Salvatore, che è un acquaiolo con tanto di punteruolo per spezzare il ghiaccio, deve sorvegliare la bella e aggressiva Veronica per ordine del clan camorristico comandato da un certo Bernardino che controlla la zona. Ma non sappiamo cosa abbia fatto lei di così grave né cosa Bernardino le voglia fare. In questa ora di nulla, sarà questo l'intervallo del titolo?, i due si conoscono e si perdono nella villa abbandonata e nel suo giardino, sorta di Eden possibile circondato dalla violenza. Lei potrebbe scappare ma non lo fa. Lui le racconta delle storie.
Poi arrivano Bernardino e i suoi uomini e tutto si comprende. Ma il film deve tutto alla prima parte costruito sulle paure e le possibilità di incontro e di crescita dei due ragazzi nel giardino incantato.

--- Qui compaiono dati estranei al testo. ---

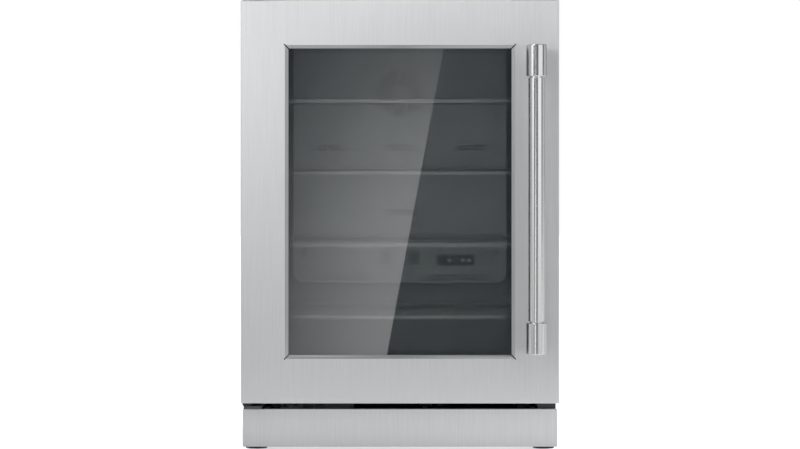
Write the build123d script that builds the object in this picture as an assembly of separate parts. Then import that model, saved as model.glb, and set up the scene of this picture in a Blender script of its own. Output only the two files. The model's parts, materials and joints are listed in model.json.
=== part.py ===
"""Undercounter refrigerator with a framed glass door, a bar handle and a toe kick.

Millimetres. +Z is up, the door faces -Y and its hinges are at -X. The origin is the centre of the bounding
box's bottom face, on the floor. Each sub-part is one function, and each node is one STEP file.
"""

import math
import os

from build123d import *

# ---------------------------------------------------------------- driving dimensions
OVERALL_HEIGHT = 867.0
DOOR_WIDTH, DOOR_HEIGHT, DOOR_THICKNESS = 606.0, 768.0, 46.0
CABINET_WIDTH = 599.0
BODY_DEPTH = 606.0  # door's front face to the cabinet's rear edge
HANDLE_REACH = 64.0  # door's front face to the front of the handle
GASKET_GAP = 10.0  # door's back to the cabinet's front flange
HINGE_PLATE, DOOR_TOP_GAP = 3.0, 1.5
WINDOW_WIDTH, WINDOW_HEIGHT, WINDOW_BEVEL = 438.0, 597.0, 6.4
SHELF_PITCH, SHELF_COUNT = 139.5, 4
DOOR_SHEET, CASE_SHEET, LINER_WALL, FOAM_WALL = 1.2, 1.0, 2.0, 46.5

# ---------------------------------------------------------------- places worked out from them
Y_BACK = (BODY_DEPTH + HANDLE_REACH) / 2
Y_DOOR = HANDLE_REACH - Y_BACK
Y_DOOR_BACK = Y_DOOR + DOOR_THICKNESS
Y_CASE = Y_DOOR_BACK + GASKET_GAP
Y_REAR_SHEET = Y_BACK - 3.0
Y_REAR_FACE = Y_REAR_SHEET + CASE_SHEET
CASE_TOP = OVERALL_HEIGHT - HINGE_PLATE
DOOR_TOP = CASE_TOP - DOOR_TOP_GAP
DOOR_BOTTOM = DOOR_TOP - DOOR_HEIGHT
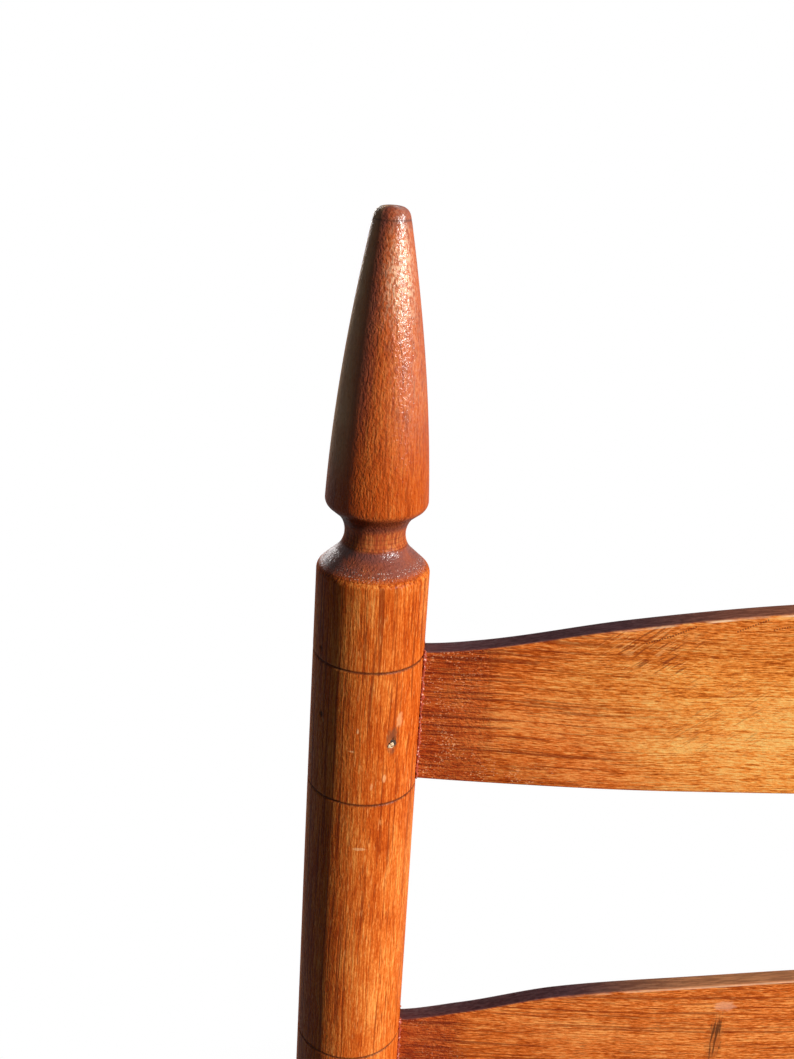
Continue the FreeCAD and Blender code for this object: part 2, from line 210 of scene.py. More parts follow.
def hand_work(angle, height, size, seed):
    """Soft unevenness of hand work: waves round the piece times waves along it, about size high."""
    waves = np.random.default_rng(seed)
    total = np.zeros(np.broadcast(angle, height).shape)
    for turns in range(1, 6):
        phase = waves.uniform(0, 2 * math.pi, 2)
        pitch = waves.uniform(40, 300) * MM
        along = np.sin(height / pitch * 2 * math.pi + phase[1])
        total = total + np.sin(turns * angle + phase[0]) * along / turns
    return size * total


def plain_looks(angle, height):
    looks = {label: 0 * height for label in ("line", "grime", "dust", "yellowed", "haze")}
    return {**looks, "varnish": 0 * height + thin_varnish}


def turned_piece(name, profile, base, axis, across, slot, material, seed, angles=96, looks=plain_looks,
                 dents=None):
    """Turned piece: each (radius, height) of the profile becomes a ring round the axis.

    Point = base + height * axis + radius * (cos(angle) * across + sin(angle) * side), where the radius is a
    little uneven and dents(angle, height) is taken off it. The ends are closed by fans."""
    axis = np.array(axis, float) / np.linalg.norm(axis)
    side = np.cross(axis, across)
    side = side / np.linalg.norm(side)
    across = np.cross(side, axis)
    radius, height = profile[:, 0:1], profile[:, 1:2]
    if isinstance(angles, int):
        angles = np.linspace(0, 2 * math.pi, angles, endpoint=False)
    angle = angles[None, :]
    uneven = hand_work(angle, height, 0.07 * MM, seed) - 0.15 * MM
    rough = radius + uneven * np.clip(radius / (8 * MM), 0, 1)
    if dents is not None:
        rough = rough - dents(angle, height)
    level = np.broadcast_to(height, rough.shape)
    out = np.stack([rough * np.cos(angle), rough * np.sin(angle), level], axis=-1)
    turn = np.stack([across, side, axis])
    low, high = np.array([0, 0, profile[0, 1]]), np.array([0, 0, profile[-1, 1]])
    local = with_ends(out, low, high)
    rows, around = rough.shape
    shift = np.random.default_rng(seed).uniform(-0.5, 0.5, 3)
    attributes = {"grain": local + shift, "place": local}
    for label, values in looks(angle, height).items():
        attributes[label] = with_ends(np.broadcast_to(values, rough.shape), values[0, 0], values[-1, 0])
    points = np.array(base) + local @ turn
    points[:, 2] = np.maximum(points[:, 2], 0)
    faces = (tube_faces(rows, around), cap_faces(rows, around))
    return new_piece(name, points, *faces, slot, material, attributes)


# Profiles

def rows_between(low, high, step, marks=(), close=1.2 * MM, fine=0.15 * MM):
    """Heights from low to high at a coarse step, with close rows round each mark."""
    heights = [np.arange(low, high, step), [high]]
    heights += [np.arange(mark - close, mark + close, fine) for mark in marks]
    merged = np.unique(np.round(np.concatenate(heights), 6))
    return merged[(merged >= low) & (merged <= high)]


def scribed(radius, height, marks):
    """Radius with a rounded V cut at each mark."""
    for mark in marks:
        radius = radius - scribe_depth * bell(height, mark, scribe_half_width)
    return radius


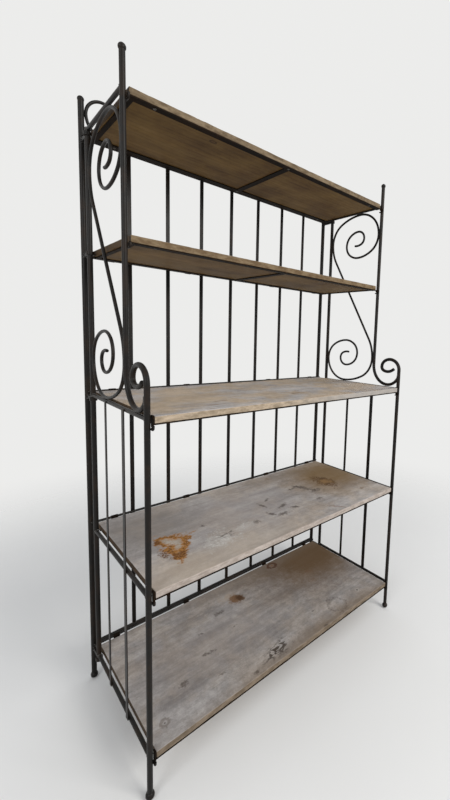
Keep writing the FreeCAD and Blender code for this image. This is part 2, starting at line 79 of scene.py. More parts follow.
def add_camera():
    """A view from the front left, a little down and rolled, with the lens shifted to frame the rack."""
    ahead = Vector((
        math.sin(CAMERA_YAW) * math.cos(CAMERA_PITCH),
        math.cos(CAMERA_YAW) * math.cos(CAMERA_PITCH),
        math.sin(CAMERA_PITCH)))
    level = Vector((math.cos(CAMERA_YAW), -math.sin(CAMERA_YAW), 0))
    upward = level.cross(ahead)
    right = math.cos(CAMERA_ROLL) * level + math.sin(CAMERA_ROLL) * upward
    up = math.cos(CAMERA_ROLL) * upward - math.sin(CAMERA_ROLL) * level
    data = bpy.data.cameras.new("camera")
    data.sensor_fit = "HORIZONTAL"
    data.sensor_width = SENSOR_WIDTH
    data.lens = FOCAL_PIXELS / PICTURE_WIDTH * SENSOR_WIDTH
    data.shift_x = (PICTURE_WIDTH / 2 - CENTRE_X) / PICTURE_WIDTH
    data.shift_y = (CENTRE_Y - PICTURE_HEIGHT / 2) / PICTURE_WIDTH
    data.clip_start = NEAREST_SEEN
    camera = bpy.data.objects.new("camera", data)
    turn = Matrix((right, up, -ahead)).transposed()
    camera.matrix_world = Matrix.Translation(CAMERA_PLACE) @ turn.to_4x4()
    bpy.context.scene.collection.objects.link(camera)
    bpy.context.scene.camera = camera


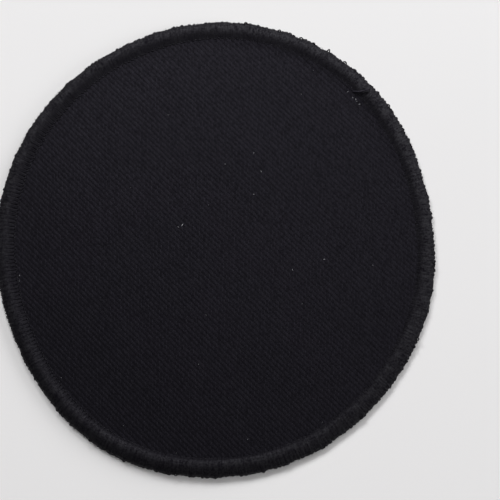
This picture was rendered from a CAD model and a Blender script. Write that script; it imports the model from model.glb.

Accolto come una grande scoperta dalla critica italiana più accigliata, bisognosa di realismi e film da festival riconoscibili, è molto ambizioso, un po' teatrale, ma comunque una buona opera prima diretta da un documentarista nato a Ischia che vive tra Parigi e Napoli (insegna agli "Atelier Varans"), scritta assieme a Maurizio Braucci, già co-sceneggiatore di "Gomorra" e "Reality", fotografata da Luca Bigazzi e assai protetta dalla coproduzione fra Rai, Arte, Radiotelevisione Svizzera, Istituto Luce.
Il rischio del film è un po' di accademismo e una certa noia, ma i giovani inediti attori sono veri e credibili, e le buone intenzioni, cioè farci vedere come si cresce oggi a Napoli oggi in mezzo alla camorra, pure.